LongLLaMA – Focused Transformer: Contrastive Training for Context Scaling
Large language models can incorporate new information in a contextual manner. However, the full potential of such an approach is often restrained due to a limitation in the effective context length. That is, as the number of input documents increases, the proportion of relevant to irrelevant data decreases, leading the model to focus more on the irrelevant parts of the input. In our work, we identify a significant challenge, dubbed the distraction issue, where attention keys linked to different semantic values might overlap, making them hard to distinguish. To tackle this problem, we introduce the Focused Transformer (FoT). FoT employs a training process inspired by contrastive learning in order to enhance the structure of the (key, value) space and scale the effective context length. FoT requires only a small change to the attention and data loading. We have successfully used FoT to fine-tune pre-existing, large-scale models to lengthen their effective context.

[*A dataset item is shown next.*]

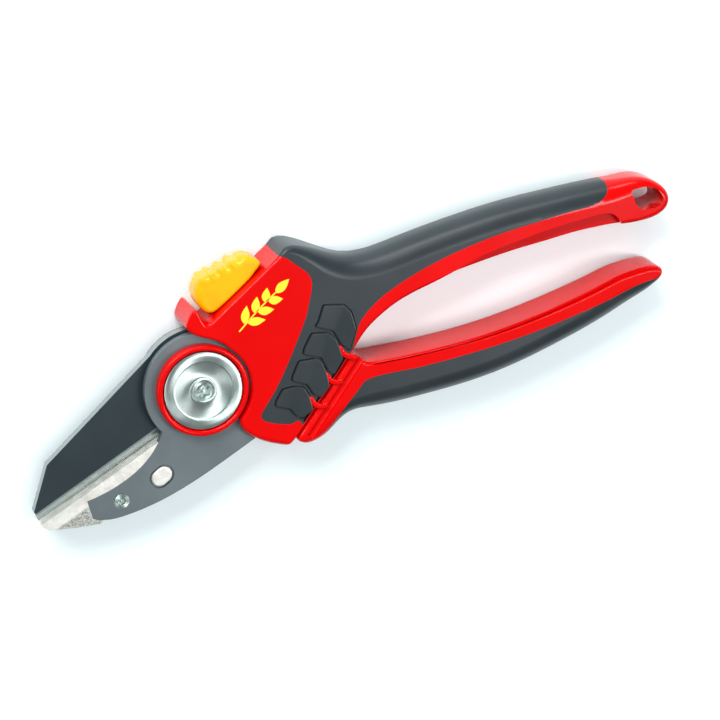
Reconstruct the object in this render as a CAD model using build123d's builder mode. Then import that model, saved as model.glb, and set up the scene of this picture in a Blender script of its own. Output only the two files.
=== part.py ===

In particular, we have created LongLLaMAs by tuning the 3B OpenLLaMA and 7B Code Llama models.
Bio
Konrad Staniszewski is a Ph.D. student at IDEAS NCBR and the Doctoral School of Exact and Natural Sciences of the University of Warsaw. His research focuses on finding efficient ways to extend the context of Large Language Models. His interests are machine learning, natural language processing, and algorithmics. He got his master’s degree at the Faculty of Mathematics, Informatics, and Mechanics at the University of Warsaw.